◆ Task instructions ◆
Reproduce all of the material word for word.

◆ Supplied information ◆
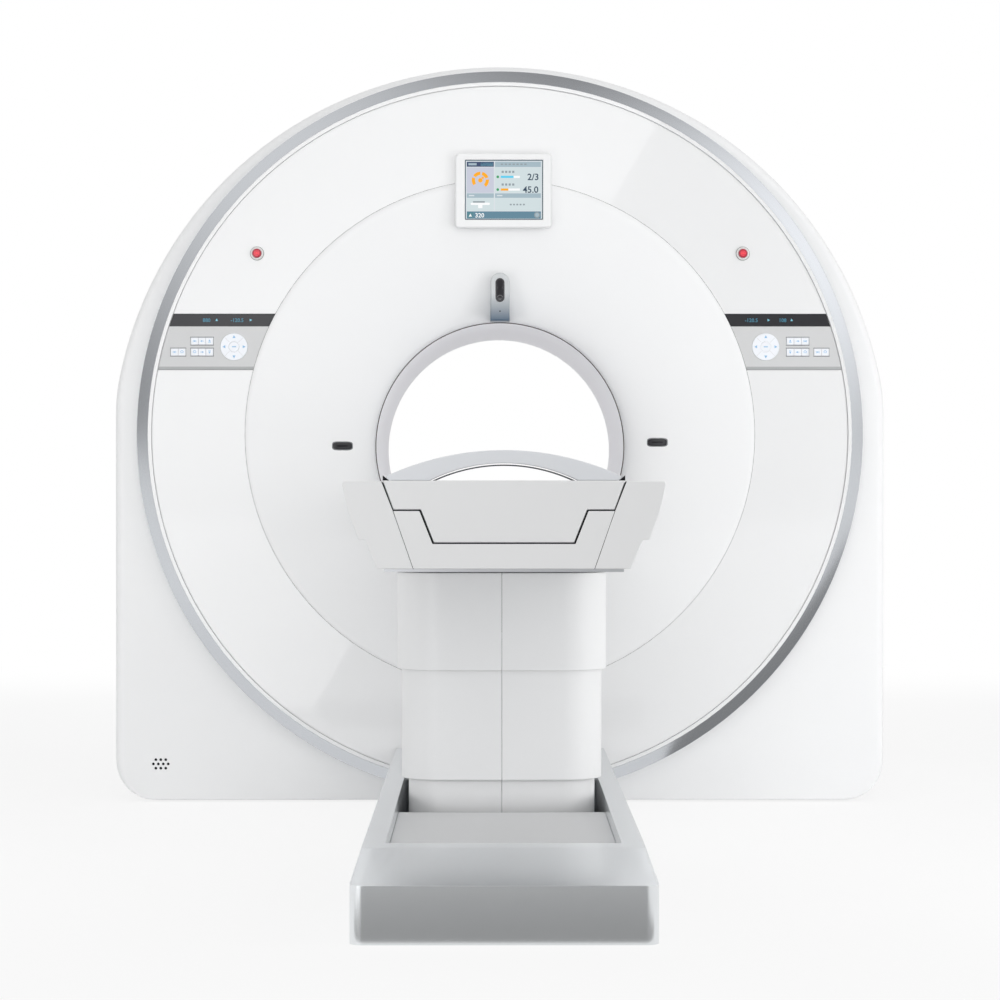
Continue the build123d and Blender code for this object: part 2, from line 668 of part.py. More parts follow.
def laser_pod():
    """Pod over the bore that fills the funnel's hollow, with its window recess."""
    front_y = FACE_Y + POD_SETBACK
    block = prism(pod_outline(), front_y, BORE_LIP_Y)
    block = chamfer(block.edges().group_by(Axis.Y)[0], POD_EDGE)
    window = Pos(0, POD_WINDOW_Z) * stadium(POD_WINDOW_WIDTH, POD_WINDOW_HEIGHT)
    return (block & bell_solid(0)) - prism(window, front_y, front_y + POD_WINDOW_DEPTH)


def laser_windows():
    """Dark windows of the pod and of the two side lasers."""
    front_y = FACE_Y + POD_SETBACK
    width = POD_WINDOW_WIDTH - 2 * POD_WINDOW_CLEARANCE
    height = POD_WINDOW_HEIGHT - 2 * POD_WINDOW_CLEARANCE
    pod_window = Pos(0, POD_WINDOW_Z) * stadium(width, height)
    windows = [prism(pod_window, front_y + POD_WINDOW_RECESS, front_y + POD_WINDOW_DEPTH)]
    shell = funnel_shell()
    for slot in laser_slots(0):
        windows.append(prism(slot, FACE_Y, BORE_LIP_Y) & shell)
    return windows


# Controls


def status_bars():
    """Two black glass bars over the control panels."""
    outer = PANEL_OUTER_RADIUS - PANEL_RADIAL_GAP
    band = panel_band(PANEL_TOP_Z, PANEL_TOP_Z - BAR_HEIGHT, outer, FASCIA_INNER_RADIUS)
    return [prism(face, FACE_Y, PANEL_BACK_Y) for face in band.faces().sort_by(Axis.X)]


def key_places():
    """Centres of the keys of the right panel that travel, in X and Z."""
    places = []
    for z in (KEY_UPPER_Z, KEY_LOWER_Z):
        for step in (-1, 0, 1):
            places.append((KEY_BLOCK_X + step * KEY_PITCH, z))
    return places


def control_panel():
    """Right control panel with its key openings and the fixed pair of keys."""
    top_z = PANEL_TOP_Z - BAR_HEIGHT
    outer = PANEL_OUTER_RADIUS - PANEL_RADIAL_GAP
    band = panel_band(top_z, top_z - PANEL_HEIGHT, outer, FASCIA_INNER_RADIUS)
    face = band.faces().sort_by(Axis.X)[-1]
    panel = prism(face, FACE_Y, PANEL_BACK_Y)
    front_edges = panel.edges().group_by(Axis.Y)[0]
    panel = chamfer(front_edges.sort_by(Axis.Z)[0], PANEL_BEVEL)
    opening = 2 * KEY_CLEARANCE
    block_width = 2 * KEY_PITCH + KEY_SIZE + opening
    for z in (KEY_UPPER_Z, KEY_LOWER_Z):
        block = Pos(KEY_BLOCK_X, z) * Rectangle(block_width, KEY_SIZE + opening)
        panel -= prism(block, FACE_Y, PANEL_BACK_Y)
    panel -= prism(disc(DPAD_RADIUS + KEY_CLEARANCE, DPAD_X, DPAD_Z), FACE_Y, PANEL_BACK_Y)
    for step in (-1, 1):
        fixed = Pos(PAIR_X + step * KEY_PITCH / 2, KEY_LOWER_Z) * Rectangle(KEY_SIZE, KEY_SIZE)
        panel += prism(fixed, FACE_Y - KEY_PROUD, PANEL_BACK_Y)
    return panel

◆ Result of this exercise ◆
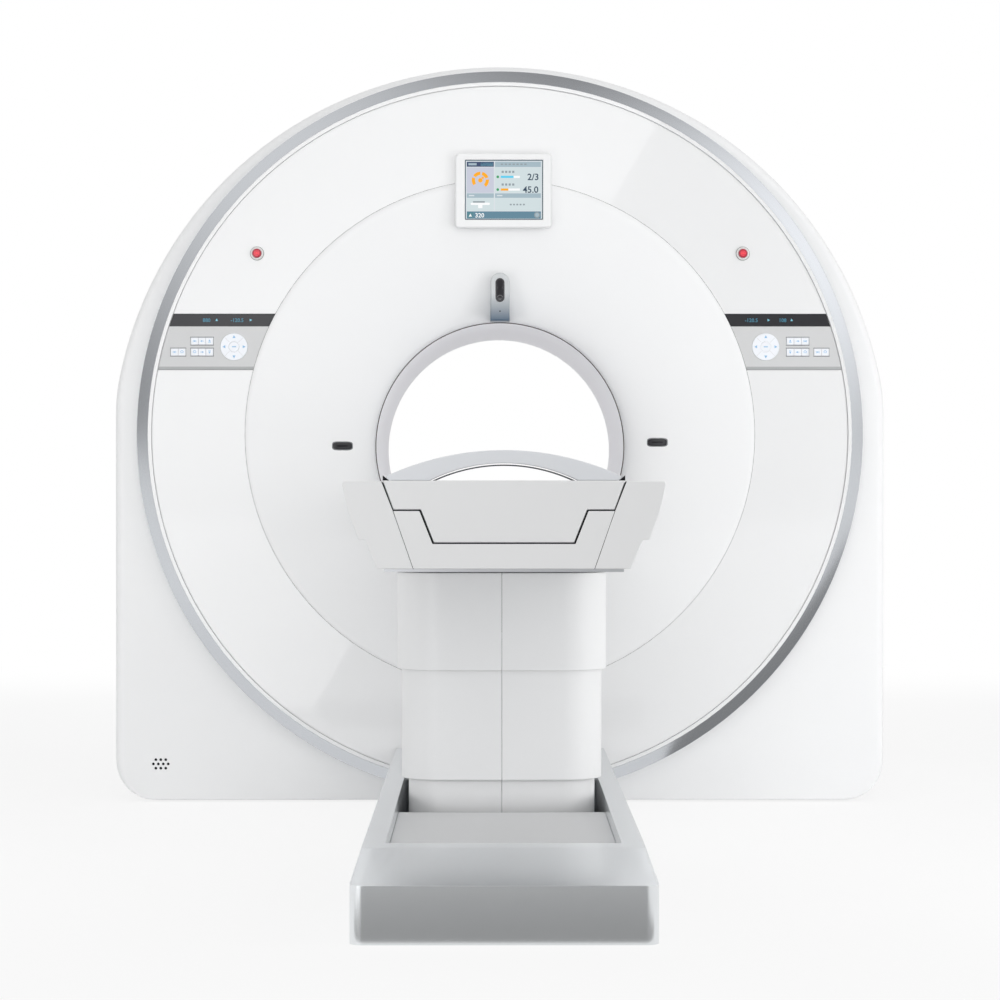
Continue the build123d and Blender code for this object: part 2, from line 668 of part.py. More parts follow.
def laser_pod():
    """Pod over the bore that fills the funnel's hollow, with its window recess."""
    front_y = FACE_Y + POD_SETBACK
    block = prism(pod_outline(), front_y, BORE_LIP_Y)
    block = chamfer(block.edges().group_by(Axis.Y)[0], POD_EDGE)
    window = Pos(0, POD_WINDOW_Z) * stadium(POD_WINDOW_WIDTH, POD_WINDOW_HEIGHT)
    return (block & bell_solid(0)) - prism(window, front_y, front_y + POD_WINDOW_DEPTH)


def laser_windows():
    """Dark windows of the pod and of the two side lasers."""
    front_y = FACE_Y + POD_SETBACK
    width = POD_WINDOW_WIDTH - 2 * POD_WINDOW_CLEARANCE
    height = POD_WINDOW_HEIGHT - 2 * POD_WINDOW_CLEARANCE
    pod_window = Pos(0, POD_WINDOW_Z) * stadium(width, height)
    windows = [prism(pod_window, front_y + POD_WINDOW_RECESS, front_y + POD_WINDOW_DEPTH)]
    shell = funnel_shell()
    for slot in laser_slots(0):
        windows.append(prism(slot, FACE_Y, BORE_LIP_Y) & shell)
    return windows


# Controls


def status_bars():
    """Two black glass bars over the control panels."""
    outer = PANEL_OUTER_RADIUS - PANEL_RADIAL_GAP
    band = panel_band(PANEL_TOP_Z, PANEL_TOP_Z - BAR_HEIGHT, outer, FASCIA_INNER_RADIUS)
    return [prism(face, FACE_Y, PANEL_BACK_Y) for face in band.faces().sort_by(Axis.X)]


def key_places():
    """Centres of the keys of the right panel that travel, in X and Z."""
    places = []
    for z in (KEY_UPPER_Z, KEY_LOWER_Z):
        for step in (-1, 0, 1):
            places.append((KEY_BLOCK_X + step * KEY_PITCH, z))
    return places


def control_panel():
    """Right control panel with its key openings and the fixed pair of keys."""
    top_z = PANEL_TOP_Z - BAR_HEIGHT
    outer = PANEL_OUTER_RADIUS - PANEL_RADIAL_GAP
    band = panel_band(top_z, top_z - PANEL_HEIGHT, outer, FASCIA_INNER_RADIUS)
    face = band.faces().sort_by(Axis.X)[-1]
    panel = prism(face, FACE_Y, PANEL_BACK_Y)
    front_edges = panel.edges().group_by(Axis.Y)[0]
    panel = chamfer(front_edges.sort_by(Axis.Z)[0], PANEL_BEVEL)
    opening = 2 * KEY_CLEARANCE
    block_width = 2 * KEY_PITCH + KEY_SIZE + opening
    for z in (KEY_UPPER_Z, KEY_LOWER_Z):
        block = Pos(KEY_BLOCK_X, z) * Rectangle(block_width, KEY_SIZE + opening)
        panel -= prism(block, FACE_Y, PANEL_BACK_Y)
    panel -= prism(disc(DPAD_RADIUS + KEY_CLEARANCE, DPAD_X, DPAD_Z), FACE_Y, PANEL_BACK_Y)
    for step in (-1, 1):
        fixed = Pos(PAIR_X + step * KEY_PITCH / 2, KEY_LOWER_Z) * Rectangle(KEY_SIZE, KEY_SIZE)
        panel += prism(fixed, FACE_Y - KEY_PROUD, PANEL_BACK_Y)
    return panel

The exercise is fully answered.